++++ INFORMATION SHOWN ++++

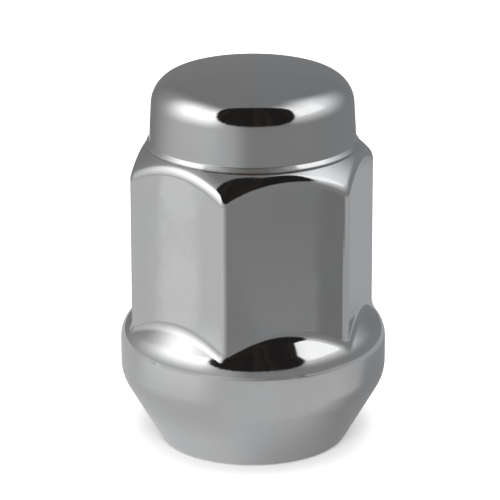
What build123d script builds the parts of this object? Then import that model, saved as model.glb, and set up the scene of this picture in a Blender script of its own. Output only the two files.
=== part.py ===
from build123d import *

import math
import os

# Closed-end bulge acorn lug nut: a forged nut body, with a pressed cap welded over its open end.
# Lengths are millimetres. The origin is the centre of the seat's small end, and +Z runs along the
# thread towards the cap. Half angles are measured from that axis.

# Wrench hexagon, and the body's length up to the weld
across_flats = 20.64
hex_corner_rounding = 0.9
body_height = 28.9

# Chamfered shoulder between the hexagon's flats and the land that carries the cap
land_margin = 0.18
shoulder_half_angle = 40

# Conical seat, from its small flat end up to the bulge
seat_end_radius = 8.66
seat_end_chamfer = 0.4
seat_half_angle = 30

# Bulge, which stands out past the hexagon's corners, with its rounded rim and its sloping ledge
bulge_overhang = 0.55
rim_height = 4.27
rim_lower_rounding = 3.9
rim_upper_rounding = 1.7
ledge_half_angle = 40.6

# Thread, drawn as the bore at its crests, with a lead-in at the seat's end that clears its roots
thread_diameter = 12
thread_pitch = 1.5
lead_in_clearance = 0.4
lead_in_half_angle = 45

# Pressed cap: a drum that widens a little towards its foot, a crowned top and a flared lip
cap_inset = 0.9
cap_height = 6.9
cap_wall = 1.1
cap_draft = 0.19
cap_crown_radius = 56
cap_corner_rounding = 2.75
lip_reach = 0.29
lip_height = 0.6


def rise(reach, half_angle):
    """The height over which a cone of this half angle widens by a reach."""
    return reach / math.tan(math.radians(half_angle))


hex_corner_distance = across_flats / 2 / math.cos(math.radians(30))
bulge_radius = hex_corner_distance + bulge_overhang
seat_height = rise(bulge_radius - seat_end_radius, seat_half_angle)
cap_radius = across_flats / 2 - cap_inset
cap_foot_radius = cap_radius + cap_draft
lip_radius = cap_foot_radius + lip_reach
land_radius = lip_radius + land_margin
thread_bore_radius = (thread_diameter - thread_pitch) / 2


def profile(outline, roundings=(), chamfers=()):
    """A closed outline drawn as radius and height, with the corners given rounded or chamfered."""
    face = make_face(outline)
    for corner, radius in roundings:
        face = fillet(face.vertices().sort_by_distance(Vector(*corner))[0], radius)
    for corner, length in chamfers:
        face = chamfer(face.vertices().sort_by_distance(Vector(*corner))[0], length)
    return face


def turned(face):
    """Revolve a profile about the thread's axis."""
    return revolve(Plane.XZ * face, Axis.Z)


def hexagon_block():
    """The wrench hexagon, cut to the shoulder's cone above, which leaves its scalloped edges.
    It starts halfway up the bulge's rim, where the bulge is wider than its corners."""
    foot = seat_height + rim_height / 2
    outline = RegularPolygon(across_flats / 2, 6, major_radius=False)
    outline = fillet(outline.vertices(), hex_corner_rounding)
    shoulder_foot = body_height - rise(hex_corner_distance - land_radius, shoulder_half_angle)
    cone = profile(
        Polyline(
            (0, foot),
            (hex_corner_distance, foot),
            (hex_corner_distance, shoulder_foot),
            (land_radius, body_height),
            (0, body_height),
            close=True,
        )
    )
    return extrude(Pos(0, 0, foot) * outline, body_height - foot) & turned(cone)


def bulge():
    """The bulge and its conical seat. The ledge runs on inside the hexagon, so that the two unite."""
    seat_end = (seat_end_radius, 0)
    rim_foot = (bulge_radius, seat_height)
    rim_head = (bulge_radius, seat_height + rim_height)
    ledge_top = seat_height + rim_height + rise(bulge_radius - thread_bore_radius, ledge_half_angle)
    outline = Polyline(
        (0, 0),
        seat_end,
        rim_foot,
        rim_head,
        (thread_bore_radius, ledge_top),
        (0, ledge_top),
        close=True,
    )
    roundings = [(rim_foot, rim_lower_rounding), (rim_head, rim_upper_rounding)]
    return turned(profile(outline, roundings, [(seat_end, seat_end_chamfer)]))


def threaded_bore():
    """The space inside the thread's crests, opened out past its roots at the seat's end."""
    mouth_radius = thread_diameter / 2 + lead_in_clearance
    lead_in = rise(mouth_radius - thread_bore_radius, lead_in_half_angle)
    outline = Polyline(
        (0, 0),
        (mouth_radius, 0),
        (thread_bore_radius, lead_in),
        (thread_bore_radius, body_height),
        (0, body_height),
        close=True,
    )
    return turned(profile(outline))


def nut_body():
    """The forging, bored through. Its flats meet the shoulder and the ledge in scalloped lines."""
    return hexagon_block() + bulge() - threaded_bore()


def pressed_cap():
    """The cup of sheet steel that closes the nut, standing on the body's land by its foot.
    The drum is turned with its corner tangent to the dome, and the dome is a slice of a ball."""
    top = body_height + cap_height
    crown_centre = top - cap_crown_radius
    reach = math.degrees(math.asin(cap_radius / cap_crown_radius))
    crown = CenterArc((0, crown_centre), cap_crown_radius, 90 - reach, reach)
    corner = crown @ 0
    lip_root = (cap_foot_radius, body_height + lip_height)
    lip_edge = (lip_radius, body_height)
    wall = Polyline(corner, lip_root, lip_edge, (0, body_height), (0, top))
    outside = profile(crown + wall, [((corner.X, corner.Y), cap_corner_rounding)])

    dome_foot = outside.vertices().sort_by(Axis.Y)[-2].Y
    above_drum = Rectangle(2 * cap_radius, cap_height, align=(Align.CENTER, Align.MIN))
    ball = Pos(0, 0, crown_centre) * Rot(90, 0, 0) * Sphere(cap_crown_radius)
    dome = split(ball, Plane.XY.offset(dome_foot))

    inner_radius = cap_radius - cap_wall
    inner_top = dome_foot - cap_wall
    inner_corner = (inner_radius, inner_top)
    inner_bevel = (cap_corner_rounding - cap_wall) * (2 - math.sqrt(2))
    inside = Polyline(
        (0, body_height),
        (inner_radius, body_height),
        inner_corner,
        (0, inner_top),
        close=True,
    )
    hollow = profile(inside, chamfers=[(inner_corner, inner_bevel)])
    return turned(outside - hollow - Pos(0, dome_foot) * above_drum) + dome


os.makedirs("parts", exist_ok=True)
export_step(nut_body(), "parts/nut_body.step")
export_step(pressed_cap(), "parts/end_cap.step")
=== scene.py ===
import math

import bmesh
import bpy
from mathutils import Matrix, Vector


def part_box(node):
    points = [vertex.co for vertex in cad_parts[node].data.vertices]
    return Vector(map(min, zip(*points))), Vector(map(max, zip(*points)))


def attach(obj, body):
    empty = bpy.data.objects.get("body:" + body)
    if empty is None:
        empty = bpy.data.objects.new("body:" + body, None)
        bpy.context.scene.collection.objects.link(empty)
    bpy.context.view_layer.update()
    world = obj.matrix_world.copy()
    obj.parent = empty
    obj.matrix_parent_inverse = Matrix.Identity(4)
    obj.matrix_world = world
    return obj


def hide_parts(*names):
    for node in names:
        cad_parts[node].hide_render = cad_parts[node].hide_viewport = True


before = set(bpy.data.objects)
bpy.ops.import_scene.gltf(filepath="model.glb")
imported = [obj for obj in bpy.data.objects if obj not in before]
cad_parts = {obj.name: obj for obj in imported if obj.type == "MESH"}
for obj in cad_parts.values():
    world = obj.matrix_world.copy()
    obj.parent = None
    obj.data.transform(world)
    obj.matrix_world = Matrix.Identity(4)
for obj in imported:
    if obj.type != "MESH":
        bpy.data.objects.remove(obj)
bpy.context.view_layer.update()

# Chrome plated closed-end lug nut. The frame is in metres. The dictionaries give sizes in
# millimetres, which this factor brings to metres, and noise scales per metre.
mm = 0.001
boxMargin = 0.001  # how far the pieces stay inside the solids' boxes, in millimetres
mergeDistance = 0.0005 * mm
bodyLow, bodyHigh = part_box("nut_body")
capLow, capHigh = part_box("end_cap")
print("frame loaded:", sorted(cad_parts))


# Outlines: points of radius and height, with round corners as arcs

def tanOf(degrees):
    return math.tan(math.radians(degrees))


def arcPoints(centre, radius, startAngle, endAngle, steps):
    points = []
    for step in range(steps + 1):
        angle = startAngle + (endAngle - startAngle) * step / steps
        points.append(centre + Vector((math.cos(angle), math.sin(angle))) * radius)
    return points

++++

Exactly repeat the lines from the line with "inner_radius = cap_radius - cap_wall" to the line with "obj.matrix_world = world", including both, and output nothing else.

* _SOLUTION_:
    inner_radius = cap_radius - cap_wall
    inner_top = dome_foot - cap_wall
    inner_corner = (inner_radius, inner_top)
    inner_bevel = (cap_corner_rounding - cap_wall) * (2 - math.sqrt(2))
    inside = Polyline(
        (0, body_height),
        (inner_radius, body_height),
        inner_corner,
        (0, inner_top),
        close=True,
    )
    hollow = profile(inside, chamfers=[(inner_corner, inner_bevel)])
    return turned(outside - hollow - Pos(0, dome_foot) * above_drum) + dome


os.makedirs("parts", exist_ok=True)
export_step(nut_body(), "parts/nut_body.step")
export_step(pressed_cap(), "parts/end_cap.step")
=== scene.py ===
import math

import bmesh
import bpy
from mathutils import Matrix, Vector


def part_box(node):
    points = [vertex.co for vertex in cad_parts[node].data.vertices]
    return Vector(map(min, zip(*points))), Vector(map(max, zip(*points)))


def attach(obj, body):
    empty = bpy.data.objects.get("body:" + body)
    if empty is None:
        empty = bpy.data.objects.new("body:" + body, None)
        bpy.context.scene.collection.objects.link(empty)
    bpy.context.view_layer.update()
    world = obj.matrix_world.copy()
    obj.parent = empty
    obj.matrix_parent_inverse = Matrix.Identity(4)
    obj.matrix_world = world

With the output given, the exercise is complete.